Yes, prolonged baking (or even letting the bread cool down in the turned off oven instead of taking it out) will dry out the bread. I can confirm it from my own experience.
I doubt the idea that the internal temeprature will keep down at 212 F. This is true of water in a bowl, but the moisture within the bread is not a puddle of water. It could turn to vapor (which can easily get hotter), in theory it could superheat (although I don't imagine that happening in bread), etc. And even if the water itself stays at 212 F, this is no reason for the solids to keep at that temperature, the water will cool them somewhat but not to the point of full equilibrium.

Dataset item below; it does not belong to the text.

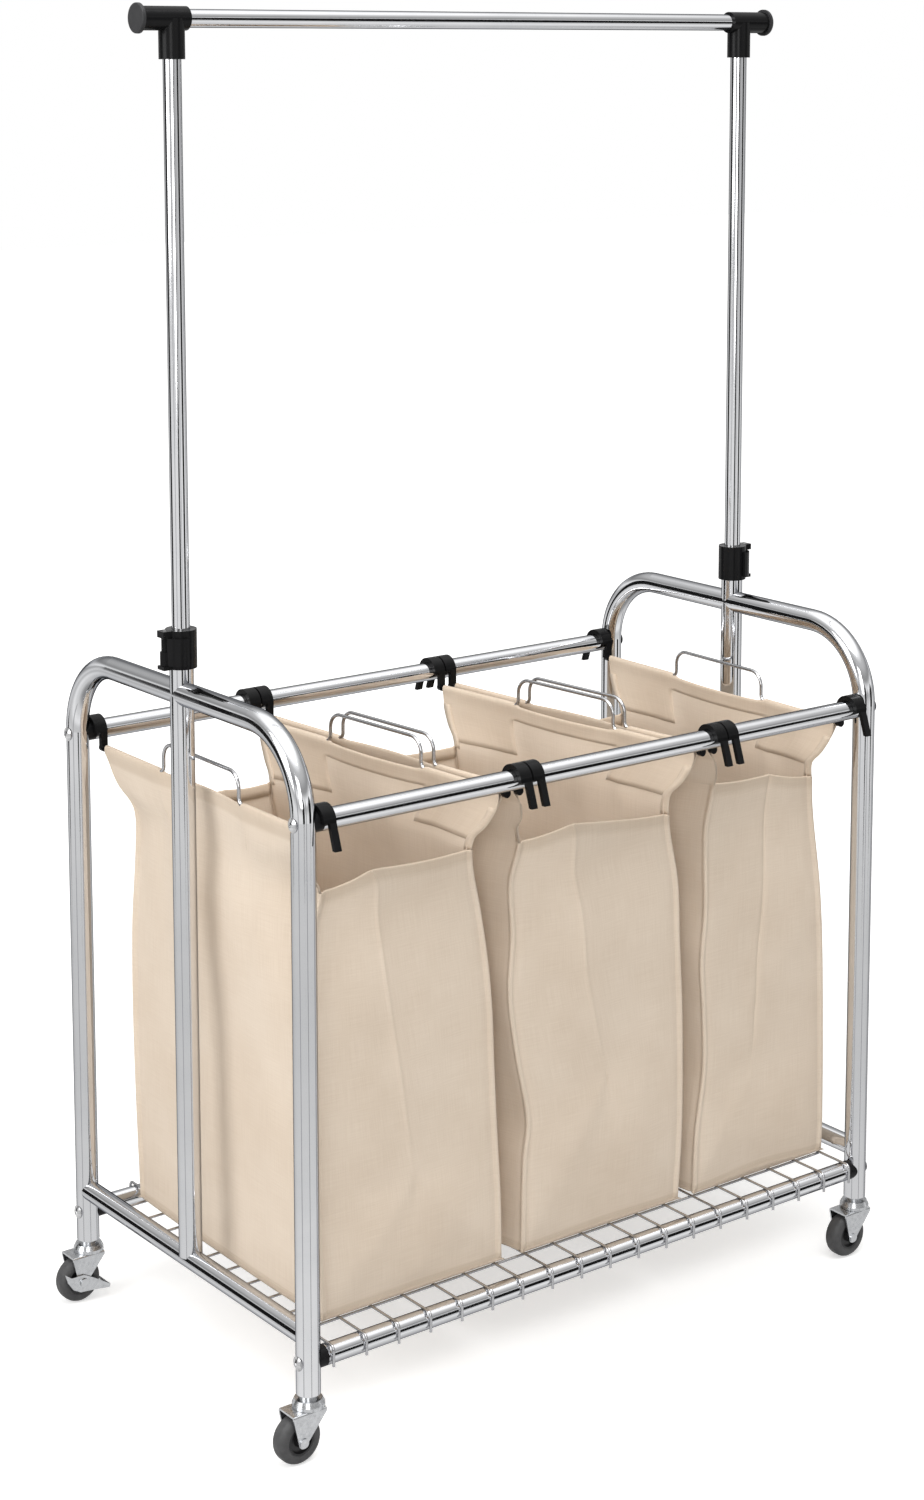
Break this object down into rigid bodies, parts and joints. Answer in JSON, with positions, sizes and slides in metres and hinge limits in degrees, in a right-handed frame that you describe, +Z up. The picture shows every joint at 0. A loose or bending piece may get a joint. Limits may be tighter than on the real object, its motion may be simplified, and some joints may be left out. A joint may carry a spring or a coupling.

And even if the temperature would keep at 212 F, this is no reason to assume that this would prevent the bread from drying out. Starch gelatinization is a complex process, which goes at different speeds at different temperatures, and the water itself, if kept in equilibrium at 212 F, will be slowly turning to vapor, and this vapor will be slowly evaporating from the bread.
Bread with very dark crust is not made by prolonged baking, professionally it is made in higher temperature ovens, and with some additions to the dough (malting enzymes). If you try to use prolonged baking instead, you may get darker crust, but you cannot avoid drier bread then. I have not read any of the sources you reference, and tend to bake my bread by the oldschool books, this means removing it when the internal temperature reaches somewhere between 96 and 98 C.
I have never connected a shiny interior to full gelatinization, for me it tends to happen when I have higher gluten content. Maybe there is some connection, but if yes, I am not aware of it.